Honkytonk Homage with a Dry Lyrical Twist
There’s an old adage that inside every music journalist there’s a frustrated musician. Unlike most of his peers in that most dubious of professions, Andrew Mueller, who left his native Australia in a futile search for fame and fortune as a music hack with Melody Maker, is frustrated no longer – he is vocalist, guitarist and principal songwriter in The Blazing Zoos, a band that, as he puts it, “plays both kinds of music, loudly”. It’s more than a mere hobby or vanity project for Mueller, and, although their lyrics have a tendency towards deadpan humour – as does Mueller’s prose and, indeed, his lugubrious personality – they’ve earned some pretty serious props along the way, including support slots with The Drive-By Truckers and, more recently, Corb Lund. These are professionals who, you feel, would not gladly suffer a bunch of rank amateurs on the off-chance of a good review. And so their music deserves to be taken seriously and demands to be judged on that basis.

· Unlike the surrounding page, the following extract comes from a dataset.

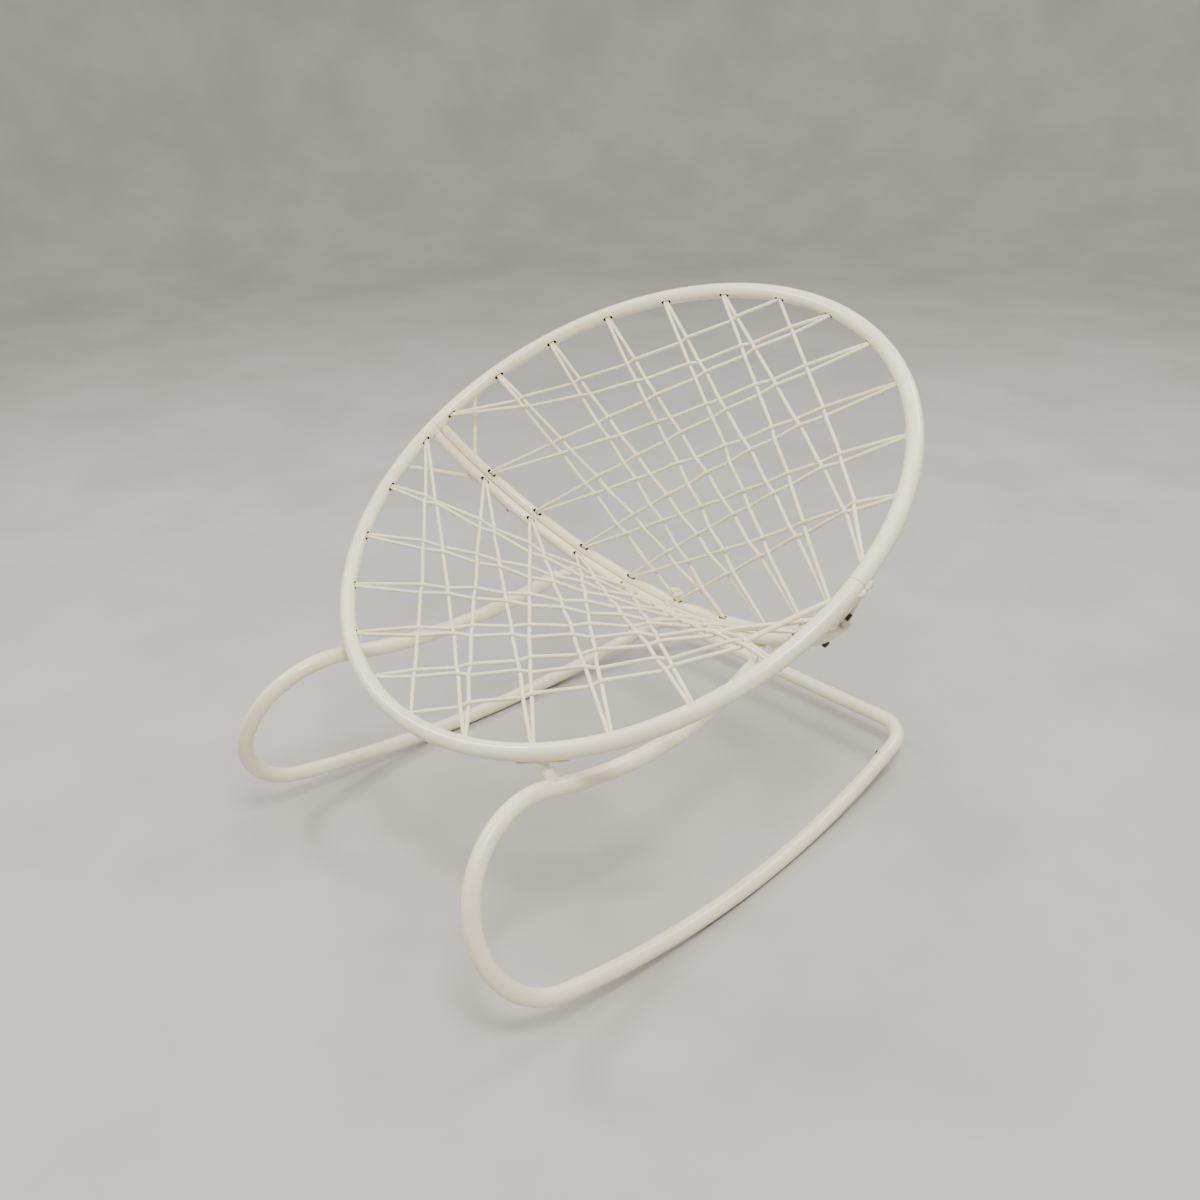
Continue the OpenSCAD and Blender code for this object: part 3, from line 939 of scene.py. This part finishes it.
    def slot_turn(self, slot: int, side: float) -> np.ndarray:
        """The cord's way into a slot and round inside the tube.

        Args:
            slot: The slot's number.
            side: Side on which the cord goes in.

        Returns:
            Points from the slot's mouth to the middle of the turn.
        """
        middle, out, along, radius = self.slot_frame(slot)
        share = side * self.slot_share
        depths = (radius - 1.5 * MM, radius - 4.5 * MM)
        points = [middle + out * depth + along * share for depth in depths]
        return np.array([*points, middle + out * (radius - self.turn_depth) + along * share * 0.4])

    def cord_line(self) -> tuple[np.ndarray, np.ndarray]:
        """The whole cord's middle line, and its radius along it, in the hoop's frame.

        Returns:
            The line's points and the radii.
        """
        parts = self.settle()
        corners: list[np.ndarray] = []
        for route, stretches in zip((self.route_a, self.route_b), parts):
            for n, stretch in enumerate(stretches):
                corners.append(self.slot_turn(route[n], self.side(route, n, n + 1))[::-1])
                corners.append(stretch)
                corners.append(self.slot_turn(route[n + 1], self.side(route, n + 1, n)))
        line = rounded(np.concatenate(corners), self.bend_reach, 7 * MM)
        mouths = np.array([self.mouth(slot) for slot in {*self.route_a, *self.route_b}])
        away = np.linalg.norm(line[:, None] - mouths[None], axis=2).min(1)
        share = np.clip((away - 3 * MM) / (12 * MM), 0, 1)
        radii = self.pinched_r + (self.cord_r - self.pinched_r) * share
        return line, radii

    def build(self) -> bpy.types.Object:
        """Builds the cord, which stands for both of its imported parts.

        Returns:
            The cord's piece.
        """
        line, radii = self.cord_line()
        half = self.half.name.lower()
        piece = swept_piece(f"{half}_lacing", [Sweep(self.hoop.to_chair(line), radii)], self.material)
        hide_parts(f"{half}_cord_a", f"{half}_cord_b")
        LOG.info("%s lacing: %.1f m of cord", half, Sweep(line, radii).lengths()[-1])
        return piece

    def build_knot(self) -> bpy.types.Object:
        """Ties the cord's two ends in front of the crossbar's middle slot.

        Returns:
            The knot's piece.
        """
        turn = np.linspace(0.25, 2 * math.pi - 0.25, 120)
        loop = np.stack(
            [np.sin(turn) + 2 * np.sin(2 * turn), np.cos(turn) - 2 * np.cos(2 * turn), -1.15 * np.sin(3 * turn)], 1
        )
        low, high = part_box(f"{self.half.name.lower()}_knot")
        middle = np.array((low + high) / 2)
        turned = np.array(Matrix.Rotation(0.9, 3, "X") @ Matrix.Rotation(0.4 * self.half.value, 3, "Y"))
        core = loop * self.knot_scale @ turned.T + middle
        slot = self.hoop.to_chair(self.mouth(-5)[None])[0]
        tails = []
        for end, before, way in ((core[0], core[1], -1.0), (core[-1], core[-2], 1.0)):
            out = (end - before) / np.linalg.norm(end - before)
            side = np.array([way, 0.35 * self.half.value, 0.5])
            tip = end + out * 6 * MM + side / np.linalg.norm(side) * self.knot_tail
            tails.append((end + out * 5 * MM, tip))
        line = np.concatenate([[tails[0][1], tails[0][0]], core, [tails[1][0], tails[1][1]]])
        stem = rounded(np.array([slot - (middle - slot) * 0.35, slot, middle]), 3 * MM, 2 * MM)
        line = rounded(line, 2 * MM, 3 * MM)
        half = self.half.name.lower()
        sweeps = [
            Sweep(line, np.full(len(line), 0.93 * self.cord_r)),
            Sweep(stem, np.full(len(stem), self.cord_r)),
        ]
        piece = swept_piece(f"{half}_tied_knot", sweeps, self.material)
        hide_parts(f"{half}_knot")
        return piece

    def build_slot_lips(self, material: bpy.types.Material) -> bpy.types.Object:
        """Builds the paint-filled lips round the half's slots.

        Args:
            material: Their paint.

        Returns:
            The piece.
        """
        low, high = self.lip_half_length, self.lip_half_width
        sweeps = []
        for slot in sorted({*self.route_a, *self.route_b}):
            middle, out, along, radius = self.slot_frame(slot)
            across = np.cross(out, along)
            turn = np.linspace(0, 2 * math.pi, 36, endpoint=False)
            run = np.sign(np.cos(turn)) * (low - high) + high * np.cos(turn)
            wrap = high * np.sin(turn) / radius
            ring = (
                middle
                + run[:, None] * along
                + (radius + 0.1 * MM) * (np.cos(wrap)[:, None] * out + np.sin(wrap)[:, None] * across)
            )
            lip = self.hoop.to_chair(self._on_tube(ring, slot, radius))
            sweeps.append(Sweep(lip, np.full(len(ring), self.lip_r), True, 6))
        piece = swept_piece(f"{self.half.name.lower()}_slot_lips", sweeps, material)
        return piece

    def _on_tube(self, ring: np.ndarray, slot: int, radius: float) -> np.ndarray:
        """Moves points onto the surface of the slot's bent tube.

        Args:
            ring: The points, close to the surface.
            slot: The slot's number.
            radius: The tube's radius.

        Returns:
            The points, on the surface.
        """
        if slot > 0:
            flat = ring * np.array([1.0, 1.0, 0.0])
            axis = flat / np.linalg.norm(flat, axis=1)[:, None] * self.hoop.radius
        else:
            offset = self.half.value * (self.hoop.bar_r + self.hoop.bar_gap / 2)
            hub = np.array([0.0, offset, self.hoop.bow_z])
            flat = (ring - hub) * np.array([1.0, 0.0, 1.0])
            axis = hub + flat / np.linalg.norm(flat, axis=1)[:, None] * self.hoop.bow_r
        away = ring - axis
        return axis + away / np.linalg.norm(away, axis=1)[:, None] * radius


# ---- Welds ----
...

For their second album, The Blazing Zoos pay homage to some of Mueller’s musical heroes and influences, who range from Merle Haggard to Faron Young and the Truckers themselves, in a cheerfully referential and ramshackle fashion. Stylistically, their music has at least one cowboy boot planted in Texas honkytonk and you won’t hear any lachrymose ballads, for the simple reason that there aren’t any. Mueller’s voice, marked by a notable Aussie twang, veers more towards the rasp of Shane MacGowan than the sweetness of George Jones, and his guitar playing is, let’s say, at the rudimentary end of the spectrum. But his support team (lead guitarist Jeremy Jones, bassist Lara Pattison and drummer Gen Matthews, aided by Neil Bob Herd on pedal steel and Paul Fitzgerald on banjo) are nothing if not proficient and, to be fair, virtuosity is not their aim. The Zoos are firmly in the tradition of good-time bands: the sort of outfit you might stumble across on a road trip in the American South, entertaining a room full of half-drunk ne’er-do-wells on a Friday night before passing a hat around to compensate them for their efforts.
I will hereby declare an interest: I am an acquaintance of Mueller, with whom I play cricket, and we share occasional car journeys to far-flung corners of the Home Counties while listening to Americana music, of which he is a fellow enthusiast, simultaneously discussing his erratic but occasionally fruitful bowling, and entirely imaginary prowess at batting. As you would expect from a writer, wordplay is at a premium in his lyrics, which run the gamut from self-deprecating irony to… well, that’s about it, aside from an ill-advised excursion into the arcane world of Aussie Rules football (“Bob Chitty’s Blues”), a subject for which the listener’s enthusiasm will, I suspect, depend entirely on whether or not they are Australian, for no one else has the slightest interest in the game, as his groaning bandmates attest whenever they are called upon to play the tune.
The live favourite “It’s Your Own Time You’re Wasting”, a typically misanthropic anthem of self-loathing, pretty much sets the tone: over a boisterous honkytonk rhythm sweetened by Herd’s plaintive pedal steel, Mueller’s rasping vocal informs us matter-of-factly: “If I wanted to be with someone who hates me I’d stay in on my own.” “I Can’t Lose (If I Don’t Play)”, a title in the tradition of the recently-deceased Dan Hicks, celebrates a risk-averse approach to life and love (“I won’t get my heart broken tomorrow if I don’t fall in love today”), while “Still Up At Five” is both a homage and sequel to Faron Young’s “Four In The Morning” and “Roy Rogers Jr”, inspired by a trip to the hellish home for has-beens that is Branston, Missouri, mines a melodramatic seam of pathos in tribute to a man who can never surpass his vicarious reputation. The generically titled “Country Drinking Song” does exactly what it says on the tin. “My neck’s not red and I don’t drive a truck,” sings Mueller, accurately. “If you’re looking for a cowboy you’re out of luck.”